Rotterdam and The Hague Offer Plenty of Meetings and Convention Choices
If you are considering taking your event to The Netherlands – most people likely would focus on Amsterdam, but there are two other affordable and easy-to-access cities to look at as well: Rotterdam and The Hague.
“We think that Rotterdam is the new and exciting choice for event organizers, with the same level of service and quality that can be expected from all cities in the Netherlands as a destination country,” said Catherine Kalamidas, account manager for Rotterdam Partners Convention Bureau.
She added, “The good thing is that the Netherlands is such a small country that you can actually choose Rotterdam and still include at least two other interesting cities within a 40-minute drive in your incentive program!”
Rotterdam has three main convention facilities and a host of “alternative” venues to hold events, according to Kalamidas.
De Doelen International Conference Center: a purpose-built conference center built as an extension to the concert halls in 2000. Most hotels in the city within walking distance.
Postillion WTC Conference Center: also most hotels within walking distance and a new headquarter hotel inside the WTC is planned.
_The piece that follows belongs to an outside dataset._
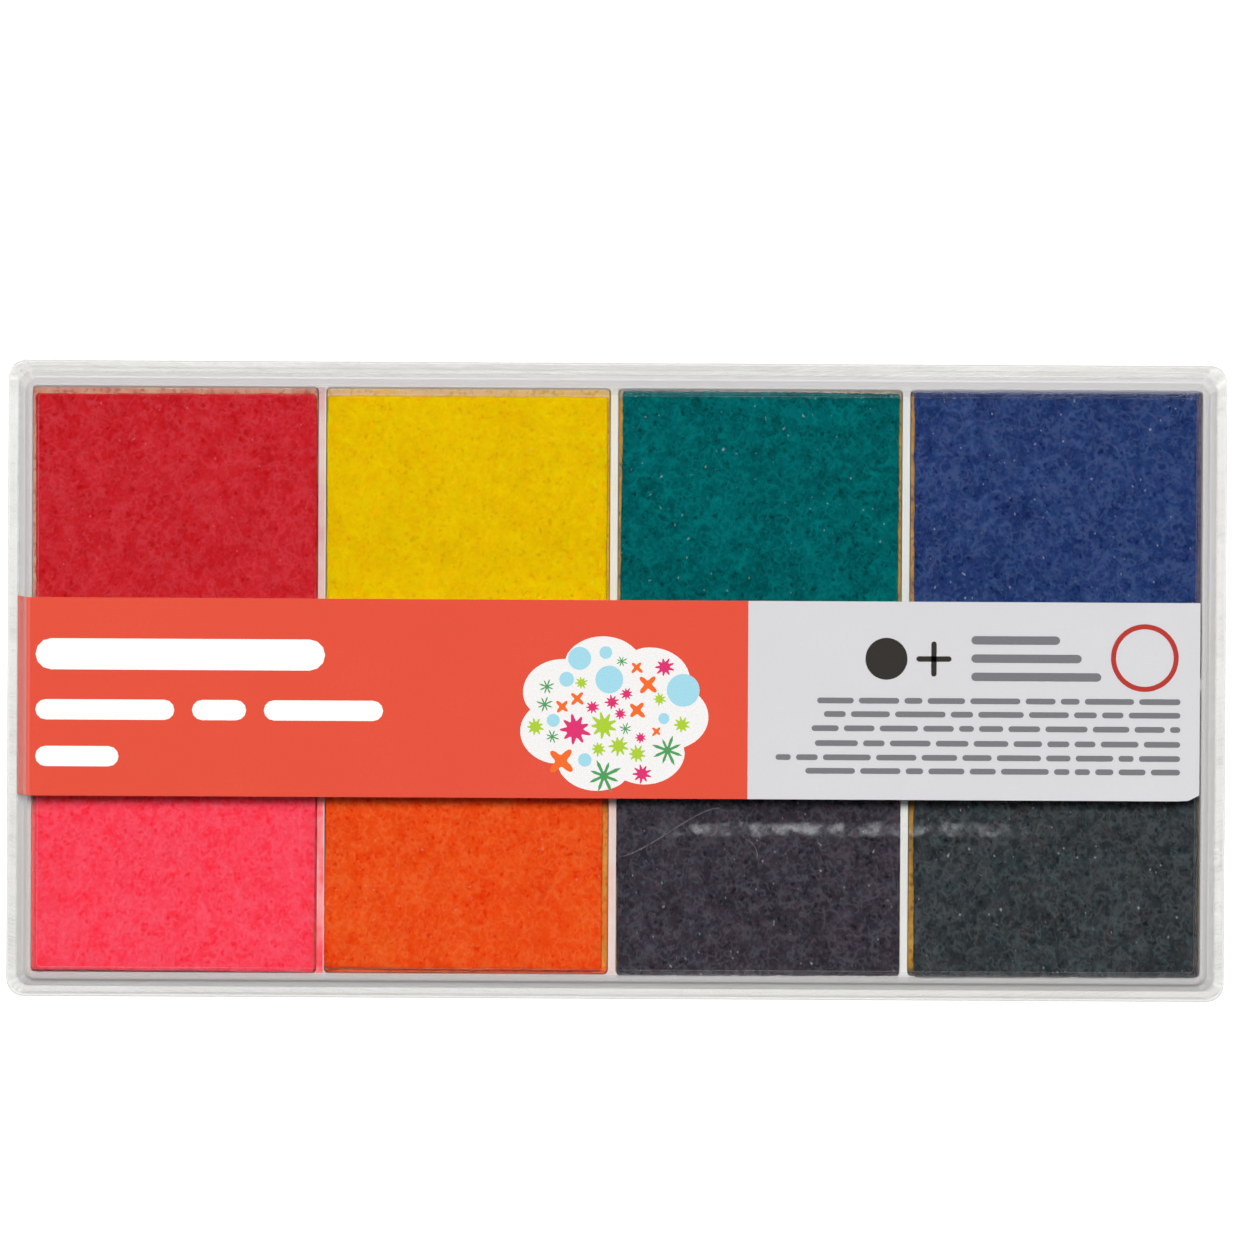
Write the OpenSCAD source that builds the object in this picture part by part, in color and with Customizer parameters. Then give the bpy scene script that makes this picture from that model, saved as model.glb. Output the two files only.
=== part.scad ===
// Eight-colour ink pad: a moulded tray of felt pads under a clear lift-off lid.
// Millimetres, +X along the case, +Z up, origin under the middle of the tray.

/* [Case] */
// Length of the closed case
case_l = 180; // [140:1:240]
// Width of the closed case
case_w = 94; // [75:1:130]
// Radius of the four outer corners
corner_r = 2.6; // [1.5:0.1:3.4]
// Width of the rim, from the outline to the pads
rim_w = 3.6; // [3.6:0.05:6]

/* [Tray] */
// Depth of the hollow under the tray's floor
foot_h = 3; // [1.5:0.1:6]
// Thickness of the floor
floor_t = 1.6; // [1:0.1:3]
// Thickness of the outer skirt
skirt_t = 1.3; // [0.8:0.1:1.6]
// Thickness of the lip round the pads
lip_t = 1; // [0.6:0.05:1.2]
// Height of the lip above the ledge that carries the lid
lip_h = 1.7; // [1:0.1:3]
// Thickness of the ribs between the pads
rib_t = 1.1; // [0.6:0.05:2]
// Extra length of the first and the last column of cells
end_extra = [0.25, 1.25]; // [0:0.05:2]
// Thickness of the stiffening ribs under the floor
brace_t = 1; // [0.6:0.1:2]

/* [Pads] */
// Thickness of one felt
felt_t = 1.6; // [1:0.1:4]
// Thickness of the board under each felt
backing_t = 4.3; // [1:0.1:6]
// Height of the felt above the lip and ribs
felt_proud = 0.3; // [0:0.1:1]
// Total play of a felt in its cell, along the case and across it
felt_play = [0.5, 1.45]; // [0.3:0.05:3]
// Total play of a board in its cell
backing_play = 0.3; // [0.2:0.1:1]

/* [Lid] */
// Thickness of the lid's flange
flange_t = 1.5; // [1:0.1:2.5]
// Width of the flange that shows round the raised middle
flange_w = 1.55; // [1:0.05:1.7]
// Thickness of the lid's raised middle
lid_t = 1.3; // [0.8:0.1:1.5]
// Free height between the felts and the lid
headroom = 3.7; // [1.5:0.1:3.9]
// Distance that the raised middle's sides lean inward
draft_w = 1.65; // [0.5:0.05:2.5]
// Clearance between the lip and the lid
lid_gap = 0.3; // [0.1:0.05:0.4]
// Radius of the raised middle's upper edge
edge_r = 1; // [0.3:0.1:1.5]

/* [Label] */
// Width of the label
label_w = 29.3; // [15:0.1:60]
// Distance of the label's middle from the case's middle, across the case
label_y = -2.3; // [-8:0.1:8]
// Thickness of the label
label_t = 0.12; // [0.1:0.01:0.3]
// Size of the label's clipped corner
label_clip = [1.8, 0.9]; // [0.5:0.1:3]

/* [Hidden] */
COLS = 4;
ROWS = 2;

// Smooth circles, and coarser ones inside a hull.
$fn = 64;
HULL_FN = 32;
// Slices this thin carry a hull's outlines.
SLICE = 0.01;
// Cuts run this far past the faces that they open.
PAST = 1;
// Number of steps in the raised middle's rounded edge
EDGE_STEPS = 4;

// Heights, from the table upward.
floor_z = foot_h + floor_t;
backing_z = floor_z + backing_t;
felt_z = backing_z + felt_t;
lip_z = felt_z - felt_proud;
ledge_z = lip_z - lip_h;
flange_z = ledge_z + flange_t;
ceiling_z = felt_z + headroom;
lid_z = ceiling_z + lid_t;

// The field of pads and one cell of it.
field = [case_l - 2 * rim_w, case_w - 2 * rim_w];
cell = [
    (field.x - (COLS - 1) * rib_t - end_extra[0] - end_extra[1]) / COLS,
    (field.y - (ROWS - 1) * rib_t) / ROWS
];
pitch = [cell.x + rib_t, cell.y + rib_t];
cell_r = min(0.8, cell.x / 8);
felt = [cell.x - felt_play.x, cell.y - felt_play.y];
felt_r = 0.6;
web_t = 1.5;
brace_gap = 0.4;

// The lid's outline at each height, as a distance in from the case's outline.
lip_inset = rim_w - lip_t;
cavity_inset = lip_inset - lid_gap;
top_inset = flange_w + draft_w;
ceiling_inset = max(cavity_inset, top_inset) + lid_t;
cavity_step_z = lip_z + lid_gap;
lid_lean = atan2(draft_w, lid_z - flange_z);
middle_r = 1.8;
top_r = 1.5;

// Column and row of each colour.
function place(name) =
    let (k = search([name], ["red", "yellow", "green", "blue",
                             "pink", "orange", "aubergine", "charcoal"])[0])
    [k % COLS, floor(k / COLS)];

// Size of a cell in this column.
function cell_size(col) = [
    cell.x + (col == 0 ? end_extra[0] : col == COLS - 1 ? end_extra[1] : 0),
    cell.y
];

// Middle of the rib that ends this many columns.
function rib_x(cols) = -field.x / 2 + end_extra[0] + cols * pitch.x - rib_t / 2;

// Middle of a cell, with the first row at the far side.
function cell_middle(at) = [
    at.x == 0 ? (cell_size(0).x - field.x) / 2
              : rib_x(at.x) + (rib_t + cell_size(at.x).x) / 2,
    ((ROWS - 1) / 2 - at.y) * pitch.y
];

// Points round the raised middle's upper edge, as [distance in, height], from
// the leaning side to the flat top.
function edge_points(grow = 0) =
    let (
        r = edge_r + grow,
        turn = 90 - lid_lean,
        middle = [top_inset + edge_r * tan(turn / 2), lid_z - edge_r]
    )
    [for (k = [0:EDGE_STEPS])
        let (a = lid_lean + turn * k / EDGE_STEPS)
        middle + r * [-cos(a), sin(a)]];

// A rectangle with round corners, as an exact outline.
module round_rect(size, r) {
    square([size.x - 2 * r, size.y], center = true);
    square([size.x, size.y - 2 * r], center = true);
    for (sx = [-1, 1], sy = [-1, 1])
        translate([sx * (size.x / 2 - r), sy * (size.y / 2 - r)]) circle(r);
}

// The case's outline moved in by a distance.
module outline(inset, r) {
    round_rect([case_l - 2 * inset, case_w - 2 * inset], r);
}

// A plate of that outline between two heights.
module plate(inset, r, low, high) {
    translate([0, 0, low]) linear_extrude(high - low) outline(inset, r);
}

// One thin slice of a hull.
module slice(inset, r, top) {
    translate([0, 0, top - SLICE])
        linear_extrude(SLICE) outline(inset, r, $fn = HULL_FN);
}

// The hollow under the floor, with a deeper groove inside the skirt.
module underside() {
    plate(skirt_t, corner_r - skirt_t, -PAST, foot_h);
    difference() {
        plate(skirt_t, corner_r - skirt_t, -PAST, ledge_z - web_t);
        plate(lip_inset, cell_r + lip_t, -2 * PAST, ledge_z);
    }
}

// Stiffening ribs under the floor, in line with the ribs between the pads.
module braces() {
    high = foot_h + PAST - brace_gap;
    for (k = [1:COLS - 1])
        translate([rib_x(k), 0, brace_gap + high / 2])
            cube([brace_t, case_w, high], center = true);
    for (k = [1:ROWS - 1])
        translate([0, (k - ROWS / 2) * pitch.y, brace_gap + high / 2])
            cube([case_l, brace_t, high], center = true);
}

module tray() {
    color("white") difference() {
        union() {
            plate(0, corner_r, 0, ledge_z);
            plate(lip_inset, cell_r + lip_t, 0, lip_z);
        }
        for (col = [0:COLS - 1], row = [0:ROWS - 1])
            translate(concat(cell_middle([col, row]), floor_z))
                linear_extrude(lip_z) round_rect(cell_size(col), cell_r);
        difference() {
            underside();
            braces();
        }
    }
}

module lid() {
    color("lightblue", 0.4) difference() {
        union() {
            plate(0, corner_r, ledge_z, flange_z);
            hull() {
                slice(flange_w, middle_r, ledge_z + flange_t / 2);
                slice(flange_w, middle_r, flange_z);
                for (p = edge_points()) slice(p.x, top_r, p.y);
            }
        }
        plate(cavity_inset, cell_r + lip_t + lid_gap, ledge_z - PAST, cavity_step_z);
        hull() {
            slice(cavity_inset, cell_r + lip_t + lid_gap, cavity_step_z);
            slice(ceiling_inset, cell_r, ceiling_z);
        }
    }
}

// A paper strip over the lid and down its left side to the flange.
module label() {
    over = edge_points(label_t);
    under = edge_points();
    foot = [flange_w, flange_z];
    lean = label_t * [-cos(lid_lean), sin(lid_lean)];
    // The strip ends where the right edge starts to turn down.
    right = case_l - under[EDGE_STEPS].x;
    outer = concat([[(foot + lean).x, foot.y]], over, [[right, lid_z + label_t]]);
    inner = concat([foot], under, [[right, lid_z]]);
    count = len(inner);
    path = concat(outer, [for (k = [1:count]) inner[count - k]]);
    near_y = label_y - label_w / 2;
    color("tomato") difference() {
        translate([-case_l / 2, label_y + label_w / 2, 0])
            rotate([90, 0, 0]) linear_extrude(label_w) polygon(path);
        translate([right - case_l / 2, near_y, lid_z - PAST])
            linear_extrude(3 * PAST)
                polygon([[PAST, -PAST], [PAST, label_clip.y + PAST * label_clip.y / label_clip.x],
                         [-label_clip.x - PAST * label_clip.x / label_clip.y, -PAST]]);
    }
}

// One felt, lying a little off its cell's middle and a little turned, and cut
// a little longer or shorter than the others.
module felt_pad(name, shade, off = [0, 0], turn = 0, longer = 0) {
    color(shade)
        translate(concat(cell_middle(place(name)) + off, backing_z))
            rotate([0, 0, turn])
                linear_extrude(felt_t) round_rect(felt + [longer, 0], felt_r);
}

// The stiff board that a felt lies on.
module backing(name) {
    size = cell_size(place(name).x) - [backing_play, backing_play];
    color("tan")
        translate(concat(cell_middle(place(name)), floor_z))
            linear_extrude(backing_t) round_rect(size, cell_r);
}

tray();
lid();
label();
felt_pad("red", "crimson", [0.2, -0.5], 0.3);  // felt_red
felt_pad("yellow", "gold", [-0.15, -0.65], 0, -0.15);  // felt_yellow
felt_pad("green", "teal", [0, 0.45], -0.4, -0.6);  // felt_green
felt_pad("blue", "navy", [-0.05, 0.6], 0.1, 0.3);  // felt_blue
felt_pad("pink", "hotpink", [0.2, -0.4], -0.3);  // felt_pink
felt_pad("orange", "orangered", [-0.4, -0.2], -0.2, -0.5);  // felt_orange
felt_pad("aubergine", "indigo", [0, -0.6], 0.2, 0.25);  // felt_aubergine
felt_pad("charcoal", "dimgray", [0.2, -0.6], 0.2, 0.4);  // felt_charcoal
backing("red");  // backing_red
backing("yellow");  // backing_yellow
backing("green");  // backing_green
backing("blue");  // backing_blue
backing("pink");  // backing_pink
backing("orange");  // backing_orange
backing("aubergine");  // backing_aubergine
backing("charcoal");  // backing_charcoal
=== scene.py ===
"""Looks of an eight-colour ink pad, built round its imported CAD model.

In metres, but for the print and the hairs, whose places are given in millimetres.
+X runs along the case, +Y across it and +Z up.
"""

import math

import bmesh
import bpy
import numpy as np
from mathutils import Matrix, Vector


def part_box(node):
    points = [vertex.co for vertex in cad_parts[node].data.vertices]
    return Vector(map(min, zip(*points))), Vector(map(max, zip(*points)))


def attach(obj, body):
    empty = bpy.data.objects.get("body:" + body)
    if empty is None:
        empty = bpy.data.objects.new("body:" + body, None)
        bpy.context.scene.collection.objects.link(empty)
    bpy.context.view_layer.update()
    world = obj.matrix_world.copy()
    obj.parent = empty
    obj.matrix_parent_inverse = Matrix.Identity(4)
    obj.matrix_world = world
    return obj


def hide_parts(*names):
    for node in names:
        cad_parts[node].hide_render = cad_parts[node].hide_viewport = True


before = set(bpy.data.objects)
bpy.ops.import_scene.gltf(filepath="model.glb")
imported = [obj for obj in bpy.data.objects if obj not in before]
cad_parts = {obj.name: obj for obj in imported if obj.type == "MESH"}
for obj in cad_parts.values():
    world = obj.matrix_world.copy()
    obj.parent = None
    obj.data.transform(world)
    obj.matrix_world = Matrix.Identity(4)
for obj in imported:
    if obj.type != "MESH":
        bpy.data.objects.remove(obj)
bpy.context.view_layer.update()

MM = 0.001

# ---------------------------------------------------------------- the case's sizes

LID_LOW, LID_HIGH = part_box("lid")
LABEL_LOW, LABEL_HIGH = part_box("label")
CASE_HALF = LID_HIGH.xy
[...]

It will be a four-star hotel with 150 guestrooms and an expected opening in September 2019.
Rotterdam Ahoy Conference Center: a purpose-built conference center to be opened in 2020, with a plenary room of 2,750 participants, making it the largest in the Netherlands. This combined with the existing arena and exhibition halls will create a new economic engine for the city of Rotterdam in the field of conventions and exhibitions.
Some alternative places under construction for events include everything ranging from a Dry Dock to a Floating Farm to a Public Art Depot.
“The Floating Farm actually floats on the river,” Kalamidas said. “There is a drive toward making maximum use of available space, so they said, ‘let’s just build on the water.”
Rotterdam is an up and coming convention destination which features many of the Netherlands top economic clusters. Life Science & Health, Maritime, Energy, Agri-food & Smart City / IT among them.
The city is widely seen as a “living lab” by many within the academic and industrial sectors, evidenced by the congresses choosing Rotterdam for their future editions.
Recent wins include IEEE Sensors 2020 congress in a cooperative effort with three of the country’s top Technical Universities, in Delft, Twente and Eindhoven, as well as the World Congress on Genetics Applied to Livestock Production, in cooperation with Wageningen University.
Nicole Brecht, who represents The Hague Convention Bureau, said The Hague, too, has several venues available for local and international meetings and events, including the WTC and World Forum.
“The World Forum is the oldest (meetings) building,” Becht said, adding that it has a large auditorium and 35 breakout rooms, as well as new carpeting, furniture and additional exhibition space.
The WTC is a smaller venue with a plenary room that seats 500 and a hotel that sits on top of the actual venue.
The Hague is home to the Dutch Royal Family, the Parliament, Nobel-prize winning organizations, numerous international companies and is the second largest U.N. city.
Besides drawing in events with leaders from all over the world, The Hague also attracts medical meetings, such as the European Conference on General Thoracic Surgery in 2020, and meetings about meetings, such as the Annual European MPI Congress, set for Feb. 8-12 next year.
“It is an honor to host the next Annual European Forum in The Hague - this is a great outcome for both MPI’s local chapter and our city,” said Nienke van der Malen - van der Horst, the director of The Hague Convention Bureau. “We also see it as a testament to the great collaboration between MPI Netherlands, World Forum The Hague and other partners.”
The MPI conference will be the first to be fully planned and hosted by the local chapter, MPI Netherlands. MPI is the largest international association for meeting professionals with a global community in 19 countries.
“We are the unknown,” Kalamidas said of Rotterdam and The Hague. “There is a knee-jerk reaction to think of Amsterdam but the country is so small people need to look at the second cities. They are much more reasonable and up-and-coming destinations.”